The integration of verification data with a project's Building Information Modeling (BIM) framework is expected to become standard practice within the decade. During the design phase, engineers will define the required verification points for the entire asset lifecycle, embedding inspection ports, corrosion monitoring locations, and access paths into the structural arrangement from the start. Post-construction, the digital twin continuously fed by monitoring sensors and periodic inspection data will become the primary basis for life extension decisions and decommissioning planning. As offshore wind expands globally, the efficiency demands on verification will drive innovation in fast, non-contact inspection methods that can assess a monopile foundation in minutes rather than hours. Uncrewed surface vessels equipped with advanced multibeam sonar, sub-bottom profiling systems, and above-water lidar are emerging as cost-effective solutions for large-area surveys of wind farm arrays and pipeline corridors.
Conclusion
Verification procedures for underwater engineering and marine structures form a multi-layered defense against the relentless forces of the ocean environment.
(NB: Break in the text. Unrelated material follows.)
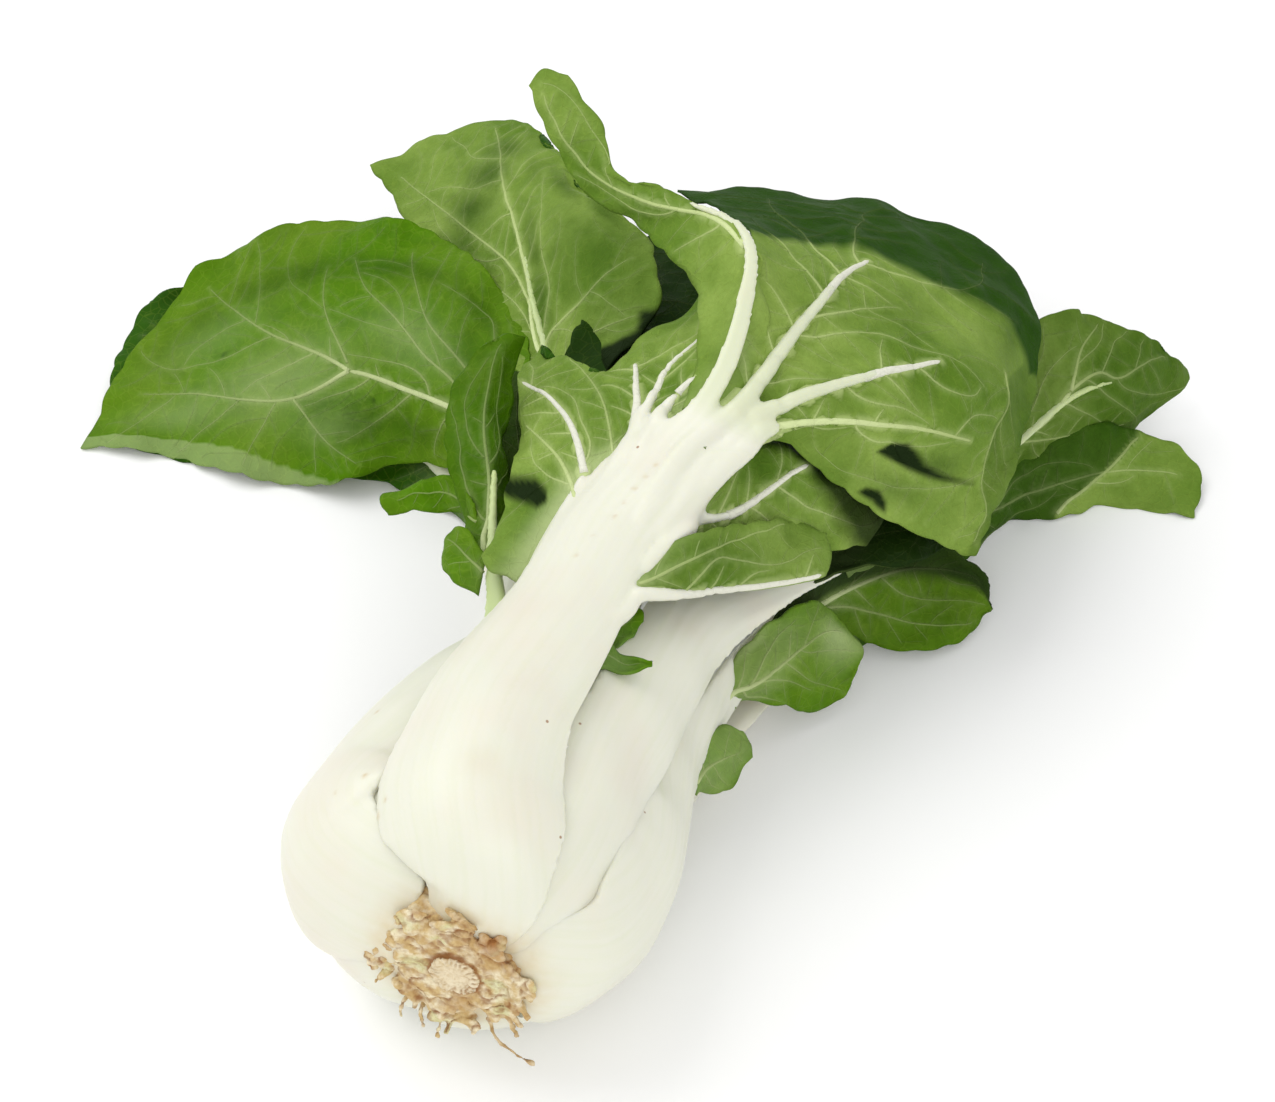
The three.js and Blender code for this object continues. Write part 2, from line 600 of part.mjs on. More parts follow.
// A sheet of a blade as a solid, with the same triangles on both faces.
function sheet(shape, grow = 0) {
  const surface = span(shape);
  const rows = Math.round(surface.length / ROW_STEP);
  const columns = Math.round(COLUMNS_PER_RAIL * surface.last) + 2;
  const faces = [[], []];
  for (let i = 0; i <= rows; i += 1) {
    for (let j = 0; j <= columns; j += 1) {
      const [t, s] = [i / rows, (surface.last * j) / columns];
      const out = surface.out(t, s);
      const point = surface.at(t, s);
      const inside = surface.at(
        THREE.MathUtils.clamp(t, NEXT_T, 1 - NEXT_T),
        THREE.MathUtils.clamp(s, NEXT_S, surface.last - NEXT_S),
      );
      point.addScaledVector(new THREE.Vector3().subVectors(point, inside).normalize(), grow);
      faces[0].push(point.clone().addScaledVector(out, BLADE_THICK / 2 + grow));
      faces[1].push(point.clone().addScaledVector(out, -BLADE_THICK / 2 - grow));
    }
  }
  const wide = columns + 1;
  const under = wide * (rows + 1);
  const triangles = [];
  for (let i = 0; i < rows; i += 1) {
    for (let j = 0; j < columns; j += 1) {
      const a = i * wide + j;
      triangles.push([a, a + wide, a + 1], [a + 1, a + wide, a + wide + 1]);
      triangles.push([a + under, a + 1 + under, a + wide + under]);
      triangles.push([a + 1 + under, a + wide + 1 + under, a + wide + under]);
    }
  }
  const wall = (a, b) => triangles.push([a, b, a + under], [b, b + under, a + under]);
  for (let i = 0; i < rows; i += 1) {
    wall((i + 1) * wide, i * wide);
    wall(i * wide + columns, (i + 1) * wide + columns);
  }
  for (let j = 0; j < columns; j += 1) {
    wall(j, j + 1);
    wall(rows * wide + j + 1, rows * wide + j);
  }
  return solid(faces.flat(), triangles);
}

// The root plate: a knobbly disc that the stalks grow from, with the cut root in its middle and the stubs
// of a few rootlets along its lower edge.
function rootPlate(grow = 0) {
  const ball = new THREE.SphereGeometry(1, PLATE_SIDES, PLATE_LEVELS);
  const places = ball.getAttribute("position");
  for (let i = 0; i < places.count; i += 1) {
    const at = new THREE.Vector3().fromBufferAttribute(places, i);
    const broad = Math.sin(7 * at.x + 2) * Math.sin(6 * at.z + 1);
    const fine = Math.sin(11 * at.x * at.z + 4 * at.y);
    at.multiplyScalar(1 + KNOB_SHARE * (broad + FINE_SHARE * fine));
    places.setXYZ(i, at.x, at.y, at.z);
  }
  ball.scale(PLATE_RADIUS + grow, PLATE_DEPTH + grow, PLATE_RADIUS + grow);
  ball.translate(BUTT[0], BUTT[1] + PLATE_DEPTH, BUTT[2]);
  const [near, far] = [CUT_RADIUS + grow, CUT_RADIUS + CUT_FLARE + grow];
  const cut = new THREE.CylinderGeometry(near, far, CUT_DEPTH + 2 * grow, CUT_SIDES);
  cut.rotateX(Math.PI / 2);
  cut.translate(BUTT[0], BUTT[1] + CUT_DEPTH / 2 - CUT_RAISED, BUTT[2]);
  return union([fromGeometry(ball), fromGeometry(cut), ...ROOTLETS.map((points) => rootlet(points, grow))]);
}

// A rootlet: a thin rod that tapers to a blunt tip.
function rootlet(points, grow) {
  const path = curve(points.map(vector));
  const rings = [];
  for (let i = 0; i <= ROOTLET_RINGS; i += 1) {
    const t = i / ROOTLET_RINGS;
    const along = path.getTangent(t);
    const out = new THREE.Vector3(1, 0, 0).addScaledVector(along, -along.x).normalize();
    const side = new THREE.Vector3().crossVectors(along, out);
    const radius = THREE.MathUtils.lerp(ROOTLET_RADIUS, ROOTLET_TIP, t) + grow;
    const middle = path.getPoint(t).addScaledVector(along, i === ROOTLET_RINGS ? grow : 0);
    rings.push(oval(middle, side, radius, out, radius));
  }
  return skin(rings);
}

const union = (solids) => solids.reduce((sum, next) => sum.add(next));
const biggest = (made) => made.decompose().sort((a, b) => b.volume() - a.volume())[0];

const slab = new THREE.BoxGeometry(SURFACE_SIZE, SURFACE_SIZE, SURFACE_SIZE);
slab.translate(0, 0, -SURFACE_SIZE / 2);
const surface = fromGeometry(slab);

const head = new THREE.Group();
const placed = [];

// Adds a piece, cut clear of the pieces placed before it and flat where it rests.
function place(name, finish, made, grown) {
  const clear = placed.reduce((rest, other) => rest.subtract(other), made.subtract(surface));
  const piece = biggest(clear.simplify(SIMPLER));
  const { vertProperties, triVerts, numProp } = piece.getMesh();
  const geometry = new THREE.BufferGeometry();
  geometry.setAttribute("position", new THREE.BufferAttribute(vertProperties, numProp));
  geometry.setIndex(new THREE.BufferAttribute(triVerts, 1));
  const mesh = new THREE.Mesh(geometry, new THREE.MeshStandardMaterial(finish));
  mesh.name = name;
  head.add(mesh);
  placed.push(grown.add(made));
}

place("root_plate", TAN_ROOT, rootPlate(), rootPlate(GAP));
const bladeOf = (leaf, grow) => union(leaf.blade.map((shape) => sheet(shape, grow)));
const stalkOf = (leaf, grow) => {
  return union([stalk(leaf.stalk, grow), ...leaf.veins.map((route) => vein(leaf, route, grow))]);
};
for (const [name, leaf, finish] of LEAVES) {
  place(name + "_blade", finish, bladeOf(leaf, 0), bladeOf(leaf, GAP));
  for (const [number, lobe] of (leaf.lobes ?? []).entries()) {
    place(name + "_lobe_" + (number + 1), finish, sheet(lobe), sheet(lobe, GAP));
  }
}
for (const [name, leaf] of LEAVES) {
  place(name + "_stalk", WHITE_STALK, stalkOf(leaf, 0), stalkOf(leaf, GAP));
}

export default head;
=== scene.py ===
"""A head of white-stalked bok choy lying on its side: every leaf is dressed over its fixed solids."""

import json
import math

import bpy
import numpy as np
from mathutils.kdtree import KDTree
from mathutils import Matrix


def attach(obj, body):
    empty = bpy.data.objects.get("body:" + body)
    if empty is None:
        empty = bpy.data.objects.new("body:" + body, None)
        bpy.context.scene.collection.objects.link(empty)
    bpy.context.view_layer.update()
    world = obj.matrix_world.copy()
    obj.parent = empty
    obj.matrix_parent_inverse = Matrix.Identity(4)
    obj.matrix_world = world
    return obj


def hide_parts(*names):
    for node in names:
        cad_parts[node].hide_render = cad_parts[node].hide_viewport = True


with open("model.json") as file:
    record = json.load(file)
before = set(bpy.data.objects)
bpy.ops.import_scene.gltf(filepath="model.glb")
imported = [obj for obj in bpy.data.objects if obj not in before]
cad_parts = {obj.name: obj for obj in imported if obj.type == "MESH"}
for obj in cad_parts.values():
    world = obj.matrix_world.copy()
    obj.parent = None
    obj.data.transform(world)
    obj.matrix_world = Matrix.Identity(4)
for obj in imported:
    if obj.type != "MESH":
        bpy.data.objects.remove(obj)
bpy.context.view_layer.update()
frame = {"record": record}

bl_info = {
    "name": "Bok choy",
    "version": (1, 0, 0),
    "blender": (4, 5, 0),
    "location": "View3D > Sidebar > Bok choy",
    "description": "Builds a head of bok choy with veined leaves, ribbed stalks and a rough root plate",
    "category": "Object",
}

MM = 0.001  # every shape below is in millimetres, Blender in metres
SEED = 7
THINNEST_ROD = 2.5  # narrower veins are crests of the blade alone
VEIN_STEP = 1.4  # between two points of a vein
VEIN_SHADED = 0.75  # how much of a vein's paleness the deepest shade takes away
TEAR_EDGE = 2  # how soft the edge of a painted tear is
CLEAR = 0.05  # between the lowest leaf and the floor
ROOT_VOXEL = 0.5  # grid that joins the root plate's parts

# The camera looks down at 45 degrees, from the right of the root end.
CAMERA_PLACE = (182.1, -466.1, 630.4)
CAMERA_TILT = 45
CAMERA_TURN = 18.3
CAMERA_LENS = 91.7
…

From visual truss surveys and phased array ultrasonic scans to fiber optic nerve systems wrapped around pipelines and autonomous resident vehicles patrolling the seabed, the verification toolkit has expanded dramatically in capability, reliability, and data richness. Yet the core principle remains constant: independent, evidence-based assurance that every component meets its design requirements at every stage of its lifecycle, from steel mill to final decommissioning. As subsea infrastructure ages and new energy frontiers emerge in offshore wind, marine minerals, and blue hydrogen storage, verification will remain the discipline that transforms steel, concrete, and composites into truly dependable assets that protect lives, investments, and the marine environment for decades to come.